Gn 17,1.9-10.15-22; Sal 127; Mt 8,1-4

La palabra del Señor es eficaz, y no nos da la murga. No va siguiéndonos para, pesadamente, recordarnos lo que no queremos saber; aunque, sí, sabe muy bien esperarnos en una esquina inesperada. Su palabra es única: camina en mi presencia con lealtad. Eso es lo que nos pide, junto a Abrán, que en ese caminar se llamará ahora Abrahán. No parece, dicen los que saben, que haya diferencia entre uno y otro sino dialectal, pero el nuevo nombre suena parecido a “padre de multitud”. Recordemos que para los antiguos —y cuando miramos la imagen que nos suscita pronunciar un nombre amado— el nombre no sólo designa, sino que expresa naturaleza: padre en la fe, tal es Abrahán para multitud de cristianos. Padre de los creyentes incircuncisos a fin de que la justicia de Dios nos fuera imputada, y padre de los circuncisos para que siguieran las huellas de su fe antes de la circuncisión, pues esta fue posterior. Y vio cómo luego, en el momento precisado por el mismo Señor, la promesa se cumplía, aunque, también a él, Dios se le retiró al terminar de hablar. Pero creyó en la promesa, esperando contra toda esperanza, sin haber visto. No cedió a la duda con incredulidad, como nos dice Pablo en Rom 4. Por eso, también a nosotros nos es imputada la fe, a nosotros que creemos en Jesús, resucitado de entre los muertos para nuestra salvación.

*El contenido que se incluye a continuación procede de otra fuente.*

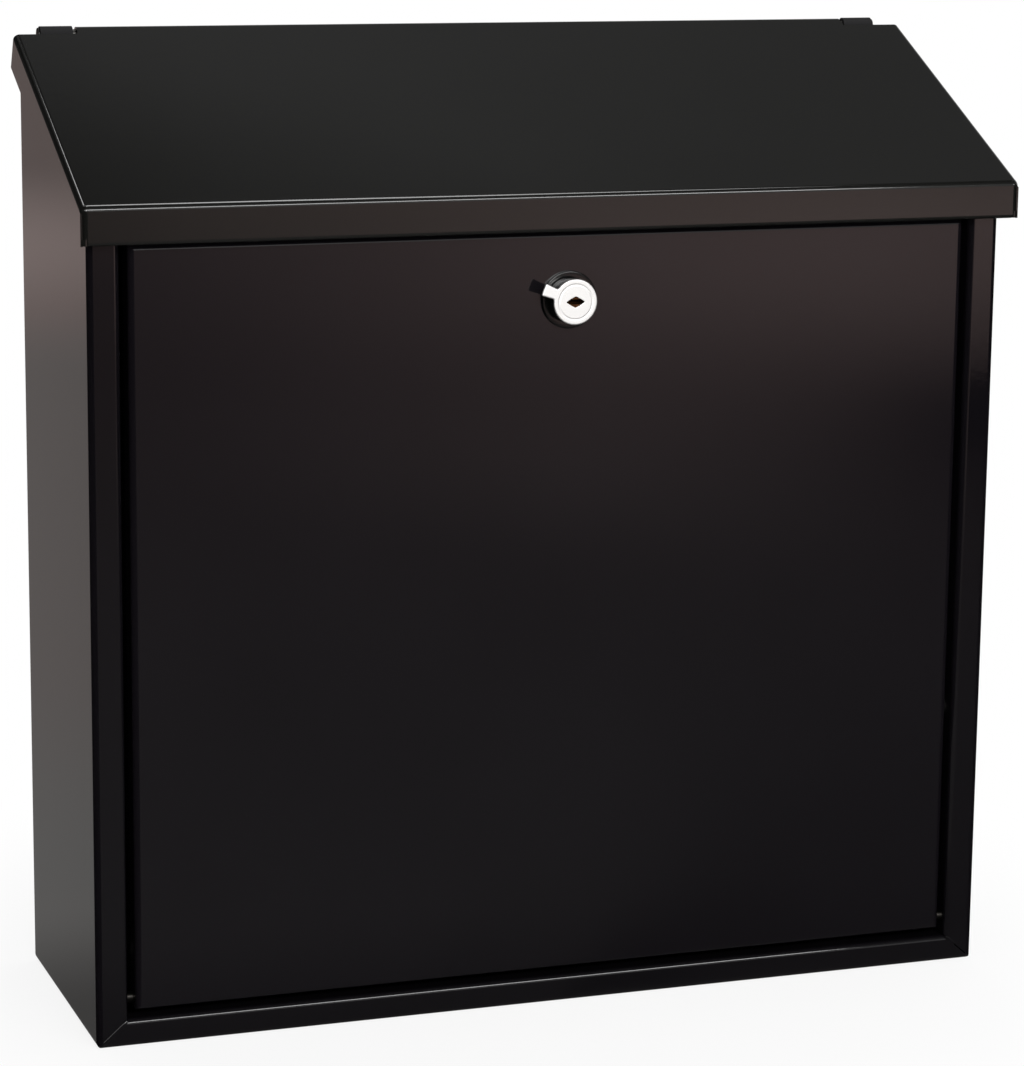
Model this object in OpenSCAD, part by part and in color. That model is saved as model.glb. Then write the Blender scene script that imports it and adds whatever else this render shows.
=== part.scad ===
// Wall mounted mailbox: a folded steel box with a sloping lid over the mail slot and a lockable
// door that drops forward. The origin lies on the back face, at the centre of the four wall holes.
// X runs to the viewer's right, Y into the wall and Z up. Heights are given from the underside.

/* [Box] */
// Width over the two side walls
box_w = 361; // [320:1:460]
// Depth from the wall to the front face
box_d = 112; // [95:1:150]
// Thickness of the folded sheet of the box
sheet = 1; // [0.8:0.1:1.2]
// Width of the face strips beside the door
strip_w = 12; // [8:0.5:16]
// Width of the face strip below the door
sill_w = 10.5; // [8:0.5:16]
// Depth of the edges that turn in around the door opening
jamb_d = 9; // [8:0.5:12]
// Outer radius of the folds in the box and the door
fold_r = 2.2; // [1.6:0.1:3]
// Width of the open seam where two folded edges meet at a corner
seam = 0.4; // [0.2:0.1:0.8]

/* [Back panel] */
// Thickness of the back panel
back_t = 1.2; // [1:0.1:1.6]
// Depth of the weld flanges of the back panel
weld_flange = 8; // [6:0.5:12]
// Sideways distance between the wall holes
hole_span = 240; // [200:5:280]
// Upward distance between the wall holes
hole_rise = 220; // [180:5:240]
// Height of the lower wall holes above the underside
hole_low = 75; // [50:5:100]
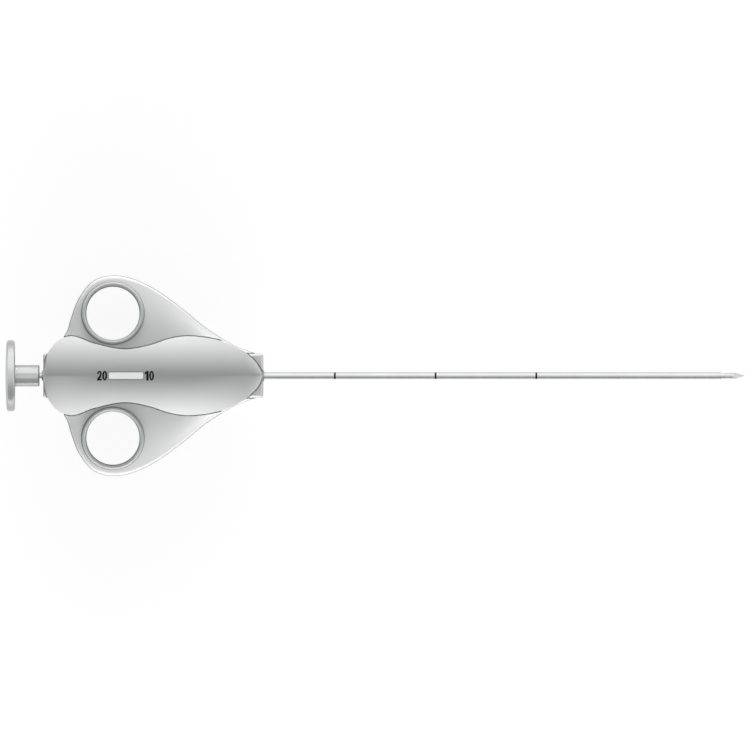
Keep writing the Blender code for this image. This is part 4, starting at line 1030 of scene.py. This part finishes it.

Es maravillosa la manera de entrar en la lectura del AT con los ojos del amor a Jesús. Para comprender mejor este amor. Para entender nuestro papel. Papel de fe. Como el de Abrahán. Palabra, que es promesa, mas tras ella Dios se retira. No insiste. Espera para alentar nuestra esperanza. Pero la suya es una retirada de amor, no de abandono. Retirada de libertad. Para que seamos libres en nuestra fe. Dios no nos atosiga. Pero tampoco se aleja de nosotros. Nos alienta con su esperanza en nosotros. Cosa bien curiosa: es él quien primero espera, retirándose, dejando espacio para nuestra fe que, por la esperanza, genera amor.
Carne de amor, porque antes hemos sido carne de esperanza; carne esperadora deberíamos decir si fuera gramaticalmente posible. Incluso, a veces, recomidos por la duda, pero una duda cuajada de esperanza: si quieres, puedes limpiarme, decimos conmocionados como el leproso que se acerca a Jesús y se arrodilla ante él. La suya es una duda esperanzada, cuajada de amor hacia quien, el leproso, y nosotros con él, todo lo confía del Señor, hasta lo imposible, hasta lo que parece absurdo pedir, pues imposible. No importa: si quieres. Son palabras plenas de confianza. Que esperan lo que piden: lo imposible. Que lo imposible se haga posibilidad en nuestra vida. ¿Pedimos lo absurdo? No, pedimos que lo imposible se haga posibilidad nuestra; realidad en nuestra vida. Quedar limpios. Eso es lo que, con el leproso, pedimos al Señor, a nuestro Jesús. Y él nos responde al instante: quiero, queda limpio.

Asombroso juego de la fe, de la confianza absoluta que en él tenemos. Confianza dudosa que, sin embargo, salta por encima de toda duda. Seguridad en que lo pedido se hará realidad. Esperanza en esa realidad que se hace don en nuestro camino: vida junto a Jesús. Y, a su través, vida junto al Padre. Promesa inaudita. Promesa sin sentido en la que nosotros, como Abrahán, nuestro padre en la fe, creemos y esperamos. Promesa de vida eterna que se nos ofrece en la cruz de Cristo.